Seit sie ihren kulinarischen Dienstag startete, hat die Gruppe über zwanzig Restaurants getestet. „Berlin wird kulinarisch zunehmend internationaler und immer interessanter“, fasst Felix Schönherr die Erfahrungen zusammen und fährt fort: „Auch jenseits der sauteuren Sterneläden gibt es inzwischen eine respektable Gastroszene, die sich auf die Bedürfnisse eines jüngeren Publikums eingestellt hat.“

Welche Bedürfnisse sind das?Mareike Schippel erklärt: „Der Preis muss der Leistung entsprechen. Die Gerichte können originell oder klassisch sein. Die Hauptsache ist lecker. Außerdem legen wir großen Wert auf die Atmosphäre und einen netten Service.“

Am ersten Maidienstag war die Testgruppe im Noto (www.noto-berlin.com) in Mitte. Ein Freund hatte das Restaurant empfohlen, dem folgte eine Internetrecherche. Neben dem Internet sind die beiden Stadtillustrierten tip und Zitty übrigens ihre wichtigsten Informationsquellen. „Bei den Gastrokritiken in einigen Berliner Tageszeitungen hat man häufig den Eindruck, die Damen und Herren Restauranttester gehen mit Lupe und Skalpell zum Essen“, erläutert Kathrin Schippel ihre Vorliebe für die Magazine. Das Noto steht für „North of Torstraße“ und ist, so jedenfalls schätzen es die Schippel-Schwestern und ihre Mit-Tester ein, ein guter Ort, um in entspannter Atmosphäre ordentlich zu essen. „Das war bodenständige Küche, vier solide Gänge für rund 30 Euro, da kann man nicht meckern“, fügt Hobbykoch Felix Schönherr hinzu.
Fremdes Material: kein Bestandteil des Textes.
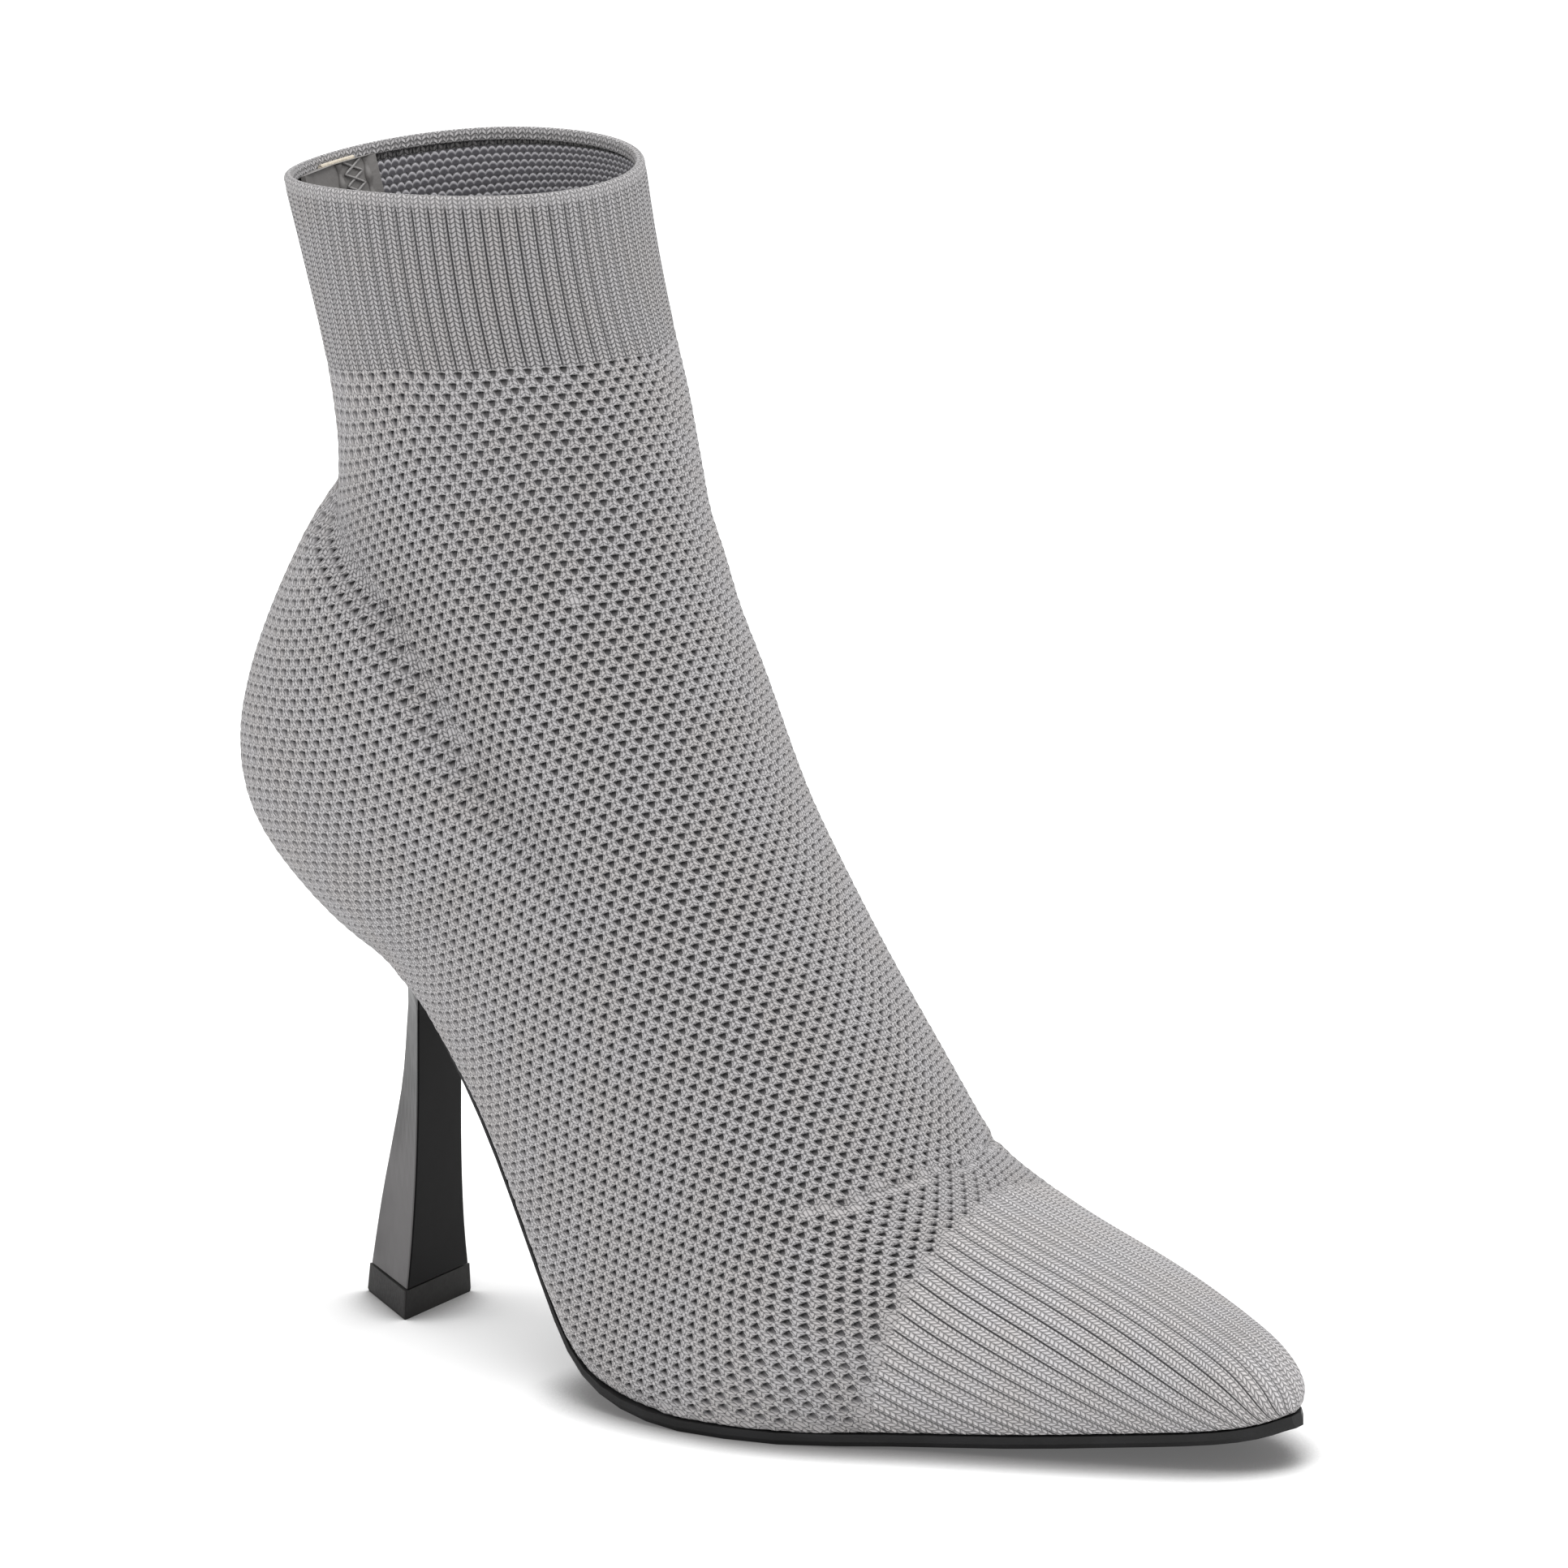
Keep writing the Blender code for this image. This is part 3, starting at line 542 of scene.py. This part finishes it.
class Nodes:
    """Short forms for building a material's node tree."""

    def __init__(self, name):
        self.material = bpy.data.materials.new(name)
        self.material.use_nodes = True
        self.tree = self.material.node_tree
        self.shader = self.tree.nodes["Principled BSDF"]

    def add(self, kind, **settings):
        node = self.tree.nodes.new(kind)
        for key, value in settings.items():
            setattr(node, key, value)
        return node

    def put(self, socket, value):
        if isinstance(value, bpy.types.NodeSocket):
            self.tree.links.new(value, socket)
        else:
            socket.default_value = value

    def math(self, operation, a, b=0.0, c=0.0):
        node = self.add("ShaderNodeMath", operation=operation)
        for socket, value in zip(node.inputs, (a, b, c)):
            self.put(socket, value)
        return node.outputs[0]

    def mix(self, share, a, b):
        node = self.add("ShaderNodeMix", data_type="RGBA")
        self.put(node.inputs["Factor"], share)
        self.put(node.inputs["A"], (*a, 1.0) if isinstance(a, tuple) else a)
        self.put(node.inputs["B"], (*b, 1.0) if isinstance(b, tuple) else b)
        return node.outputs["Result"]

    def ramp(self, value, low, high):
        """0 at low, 1 at high, smooth between."""
        node = self.add("ShaderNodeMapRange", interpolation_type="SMOOTHSTEP")
        for key, number in zip(("Value", "From Min", "From Max"), (value, low, high)):
            self.put(node.inputs[key], number)
        return node.outputs[0]

    def noise(self, scale, detail=2.0):
        node = self.add("ShaderNodeTexNoise")
        self.put(node.inputs["Vector"], self.place())
        self.put(node.inputs["Scale"], scale)
        self.put(node.inputs["Detail"], detail)
        return node.outputs["Fac"]

    def mottled(self, scale, a, b):
        """A soft mixture of two colours."""
        return self.mix(self.ramp(self.noise(scale, 3.0), 0.3, 0.7), a, b)

    def place(self):
        return self.add("ShaderNodeTexCoord").outputs["Object"]

    def mark(self, name):
        return self.add("ShaderNodeAttribute", attribute_name=name).outputs["Fac"]

    def split_uv(self):
        node = self.add("ShaderNodeSeparateXYZ")
        self.put(node.inputs[0], self.add("ShaderNodeUVMap", uv_map="UVMap").outputs[0])
        return node.outputs[0], node.outputs[1]

    def bump(self, height, distance, strength=1.0, under=None):
        node = self.add("ShaderNodeBump")
        self.put(node.inputs["Height"], height)
        self.put(node.inputs["Distance"], distance)
        self.put(node.inputs["Strength"], strength)
        if under is not None:
            self.put(node.inputs["Normal"], under)
        return node.outputs[0]

    def finish(self, colour, roughness, normal=None, **plain):
        colour = (*colour, 1.0) if isinstance(colour, tuple) else colour
        self.put(self.shader.inputs["Base Color"], colour)
        self.put(self.shader.inputs["Roughness"], roughness)
        if normal is not None:
            self.put(self.shader.inputs["Normal"], normal)
        for key, value in plain.items():
            self.shader.inputs[key.replace("_", " ")].default_value = value
        return self.material


YARN = (0.431, 0.420, 0.427)
YARN_WARM = (0.428, 0.408, 0.400)
# Painted shade: the dark put between loops, in the ribs' dots, in pinholes, in the hollow and along
# folds
YARN_SHADE = (0.036, 0.034, 0.037)
YARN_SPECK = (0.30, 0.29, 0.30)
# Painted shade in the grooves between ribs
GROOVE_SHADE = (0.030, 0.029, 0.033)
EDGE_LIGHT = (0.56, 0.545, 0.55)
PIT_WALL = (0.230, 0.222, 0.227)
# Painted shadow on the upper part of each hole's floor, under the hole's top edge
PIT_SHADOW = (0.016, 0.015, 0.016)
YARN_FINISH = dict(Sheen_Weight=0.25, Sheen_Roughness=0.5, Specular_IOR_Level=0.2)
FUZZ_SCALE = 5200.0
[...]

Tatsächlich: Im Noto gibt es ein täglich wechselndes Menü, eine vegetarische Alternative und die Möglichkeit, mit den Köchen darüber zu reden, denn ein großer Tisch, an dem zwölf Leute Platz finden, steht vis-à-vis der offenen Küche. Das Restaurant liegt im Trend und ist offensichtlich ein Produkt kluger Marktbeobachtung. Frische Küche, fröhliche Bedienung, kleine Karte, faire Preise – die kulinarische Dienstagstruppe vergibt eine glatte Zwei.
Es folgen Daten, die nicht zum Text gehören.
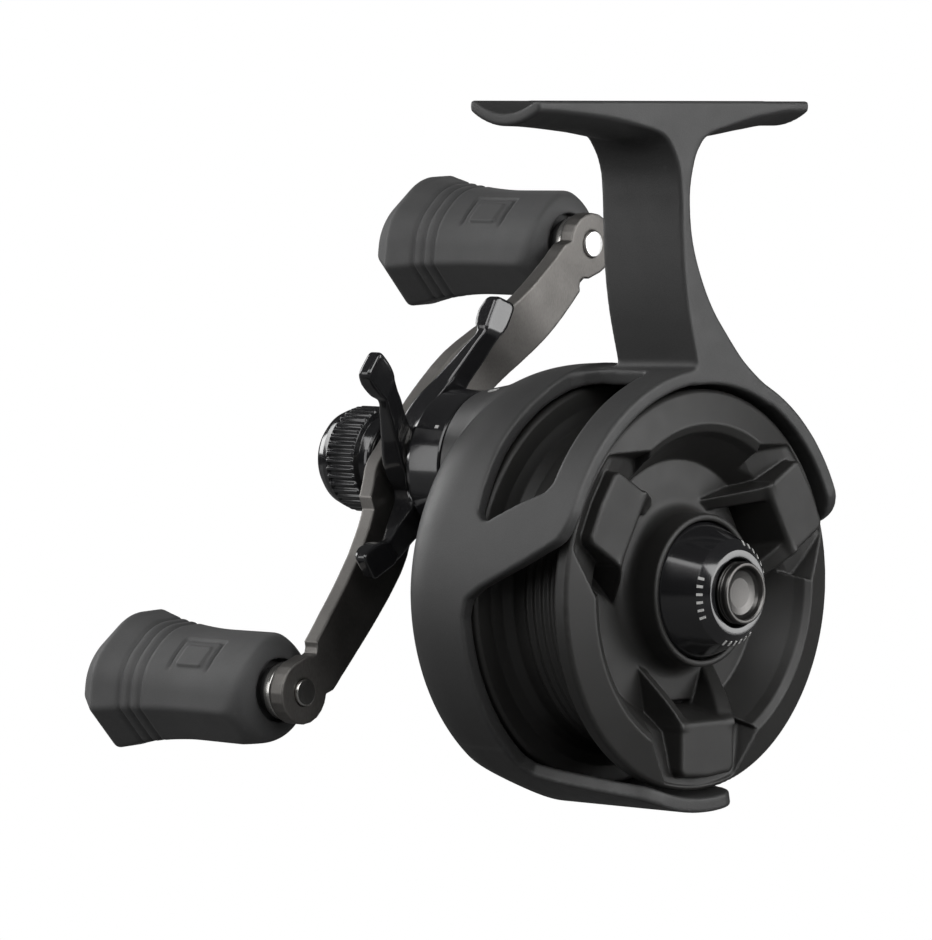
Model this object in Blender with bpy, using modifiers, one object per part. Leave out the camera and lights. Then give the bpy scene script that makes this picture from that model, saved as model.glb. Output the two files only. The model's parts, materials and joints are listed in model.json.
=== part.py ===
"""Inline ice-fishing reel with an open spool, a star drag and a double handle.

The spool turns on the Y axis, with its front face towards -Y and the handle on the +Y side.
The origin lies on the spool axis, in the plane of the spool's front rim.
X runs along the rod, with the rod tip towards -X, and Z points up to the reel foot.
Sizes below are in millimetres.
"""
import math

import bmesh
import bpy
from mathutils import Matrix

MM = 0.001
GAP = 0.3                     # clearance between neighbouring pieces

# ---- driving dimensions -------------------------------------------------------------
SPOOL_R = 30.0                # spool front rim
ARBOR_R = 24.7                # line is wound on this radius
SPOOL_BACK = 19.2             # rear face of the spool's back flange
HOUSING_R = 33.2              # outside of the housing
HOUSING_FRONT = -1.6          # front face of the guard ring
HOUSING_BACK = 32.0           # rear face of the bowl
WALL = 2.3                    # wall of the spool chamber

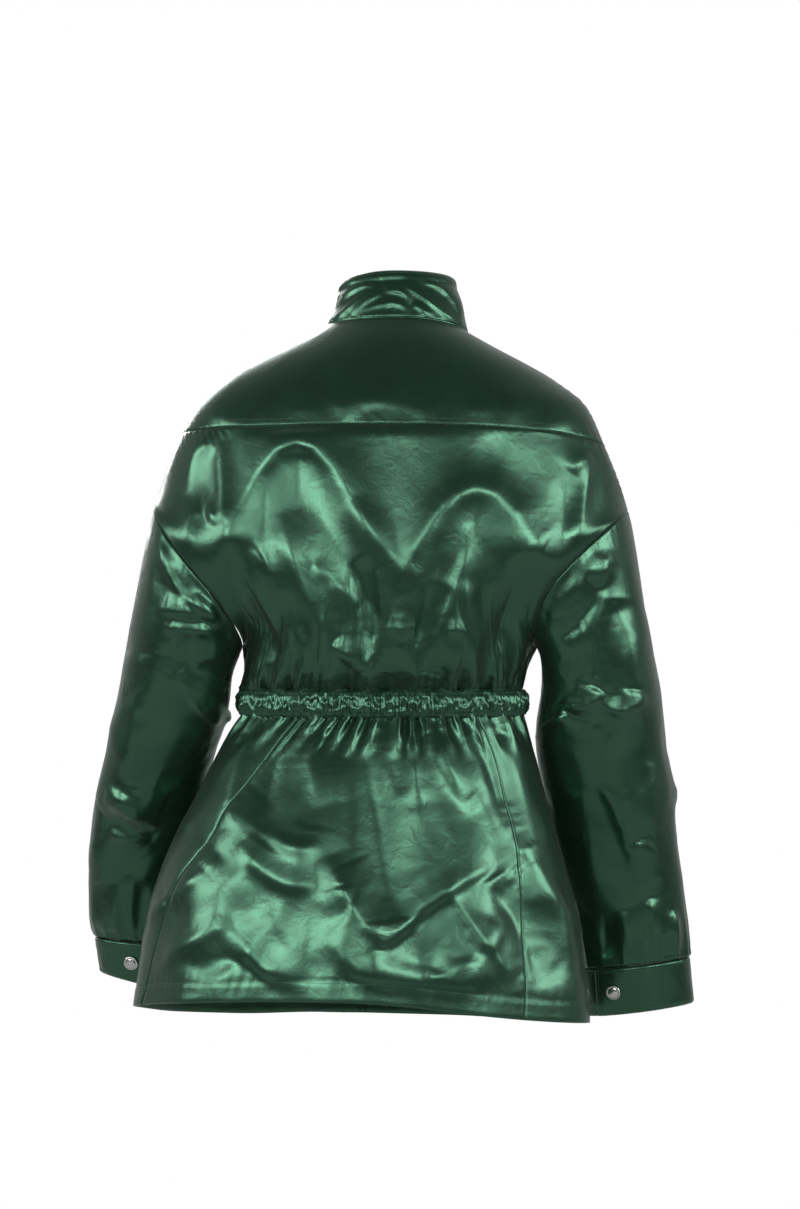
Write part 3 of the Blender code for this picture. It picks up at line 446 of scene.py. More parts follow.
SKIRT_CREASES = folds(
    (26, -420, 8, -510, -2, -596, 18, -4.0),
    (60, -526, 36, -574, 0, -616, 9, 4.4),
    (10, -614, -42, -566, -102, -534, 9, 4.0),
    (64, -588, 20, -642, -44, -640, 11, 2.4),
    (-30, -644, -72, -628, -102, -590, 9, 2.8),
    (148, -514, 112, -548, 72, -552, 9, 3.6),
    (122, -494, 96, -518, 70, -510, 7, 2.6),
    (247, -596, 209, -566, 168, -528, 8, 4.0),
    (230, -644, 196, -612, 154, -592, 8, 3.4),
    (156, -596, 116, -640, 78, -652, 9, 3.2),
    (220, -690, 190, -664, 150, -660, 8, 2.4),
    (-120, -510, -160, -574, -182, -642, 10, 4.4),
    (-98, -556, -128, -600, -148, -656, 9, -3.2),
    (-54, -556, -84, -600, -120, -646, 8, 3.0),
    (141, -412, 154, -450, 166, -498, 8, 3.4),
    (108, -410, 120, -452, 130, -492, 8, -2.8),
    (70, -408, 76, -440, 68, -478, 8, 2.6),
    (-44, -408, -58, -446, -80, -486, 8, 3.0),
    (-80, -408, -100, -450, -114, -504, 8, -3.0),
    (-108, -410, -126, -460, -142, -526, 9, 3.2),
    (-16, -406, -22, -440, -24, -474, 6, 2.4),
    (46, -652, 20, -676, -16, -672, 8, 2.4),
)
SLEEVE_CREASES = {
    1: folds(
        (227, -208, 208, -266, 156, -304, 6.3, 2.6),
        (220, -230, 196, -282, 160, -316, 6.3, -2.2),
        (230, -288, 200, -290, 170, -296, 5.6, 2.6),
        (226, -304, 196, -308, 164, -308, 5.6, 2.4),
        (197, -338, 178, -334, 160, -328, 5.6, 2.2),
        (300, -463, 270, -478, 236, -508, 7, 2.4),
        (290, -480, 262, -492, 250, -512, 6.3, 2.4),
        (286, -510, 268, -520, 244, -518, 6.3, 2.2),
        (256, -330, 262, -420, 268, -470, 9.8, 1.8),
        (240, -560, 246, -590, 252, -622, 5.6, 2.0),
        (224, -548, 226, -590, 232, -628, 5.6, 2.0),
        (262, -556, 266, -590, 270, -622, 5.6, 1.8),
        (284, -566, 282, -596, 286, -620, 5.6, 2.0),
        (236, -530, 250, -556, 280, -566, 7, 1.8),
        (206, -356, 190, -384, 172, -402, 6.3, 2.2),
    ),
    -1: folds(
        (-153, -293, -176, -290, -198, -262, 6.3, 2.6),
        (-198, -262, -206, -250, -214, -228, 6.3, 2.2),
        (-164, -318, -190, -292, -210, -250, 6.3, -2.2),
        (-168, -378, -188, -384, -208, -368, 6.3, 2.6),
        (-208, -378, -228, -388, -248, -370, 6.3, 2.4),
        (-220, -278, -208, -330, -198, -368, 7, -2.4),
        (-160, -392, -168, -396, -176, -390, 6.3, 2.4),
        (-226, -290, -240, -350, -252, -420, 9.8, 1.8),
        (-206, -460, -230, -500, -252, -580, 7, 2.2),
        (-190, -470, -200, -540, -210, -600, 7, 1.8),
        (-232, -590, -236, -610, -238, -638, 5.6, 2.2),
        (-214, -596, -216, -620, -216, -640, 5.6, -2.0),
        (-258, -578, -262, -600, -263, -640, 5.6, 2.4),
        (-284, -592, -284, -612, -286, -636, 5.6, 2.0),
        (-262, -440, -256, -480, -262, -512, 7, 1.8),
    ),
}
COLLAR_CREASES = folds(
    (67, -8, 40, 13, 14, 31, 2.6, 2.2),
    (14, 31, 34, 31, 58, 12, 2.8, 2.0),
    (40, 4, 24, 17, 8, 26, 2.6, 2.2),
    (8, 26, -9, 26, -20, 14, 2.8, 2.2),
    (-20, 14, -29, 9, -40, -1, 2.8, 2.0),
    (38, 5, 0, 15, -16, 5, 2.6, 1.8),
    (-7, 35, -37, 16, -68, -8, 2.6, 2.2),
    (-10, 36, -48, 31, -71, -6, 3.0, 2.2),
    (-60, 27, -66, 16, -69, 3, 3.4, 1.8),
)

# Small creases from a seeded draw: how many, the box's low and high corners (x, z), how they lean in
# degrees and how much that varies, their length, half width and height. The skirt's begin with a seed
BODICE_SMALL_CREASES = (12, (-190, -352), (190, -280), 76, 22, 50, 5.0, 1.0)
SKIRT_SMALL_CREASES = (
    (170, 14, (-190, -690), (250, -560), 25, 45, 80, 6.5, 1.8),
    (171, 9, (-190, -700), (250, -540), -30, 35, 70, 5.0, 1.5),
    (172, 8, (-170, -500), (220, -430), 78, 18, 60, 6.5, 1.2),
    (173, 10, (100, -700), (256, -480), 52, 16, 90, 6.0, 1.8),
    (174, 8, (-199, -700), (-90, -500), -58, 18, 80, 6.0, 1.7),
)
# The sleeves' own: a number that is added to the seed, the lowest and highest z, the lean, how many
SLEEVE_SMALL_CREASES = ((0, -640, -180, 62, 9), (1, -420, -260, 15, 6), (2, -560, -450, 12, 6))


def smooth(table, name, at, key="v"):
    """Cubic curve through one column of a table, read at the given keys."""
    knots, values = table[key], table[name]
    slopes = np.gradient(values, knots)
    i = np.clip(np.searchsorted(knots, at, side="right") - 1, 0, len(knots) - 2)
    gap = knots[i + 1] - knots[i]
    t = (at - knots[i]) / gap
    rise = values[i + 1] - values[i]
    first, last = slopes[i] * gap - rise, rise - slopes[i + 1] * gap
    return values[i] + rise * t + t * (1 - t) * (first * (1 - t) + last * t)


def ease(low, high, at):
    """Rises smoothly from 0 at low to 1 at high."""
    t = np.clip((at - low) / (high - low), 0, 1)
    return t * t * (3 - 2 * t)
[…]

Irgendwann wollen deren Mitglieder ihre Testergebnisse ebenso ins Netz stellen wie die Antworten der Köche auf ihre Fragen nach der Herkunft der Produkte, denn längst ist ihr Blick auch dafür geschärft. Und so reden sie über die Turbomast von Hühnern und Schweinen, über nitratverseuchte Äcker und pestizidbelastetes Gemüse und darüber, dass weniger häufig besser wäre. Beim Kotelett ebenso wie bei der Kartoffel. Und, dass der gesunde Menschenverstand vor allem beim Lebensmittelkauf nicht außer Kraft gesetzt werden sollte.

Gut so etwas zu hören – erst recht von der Pizzageneration.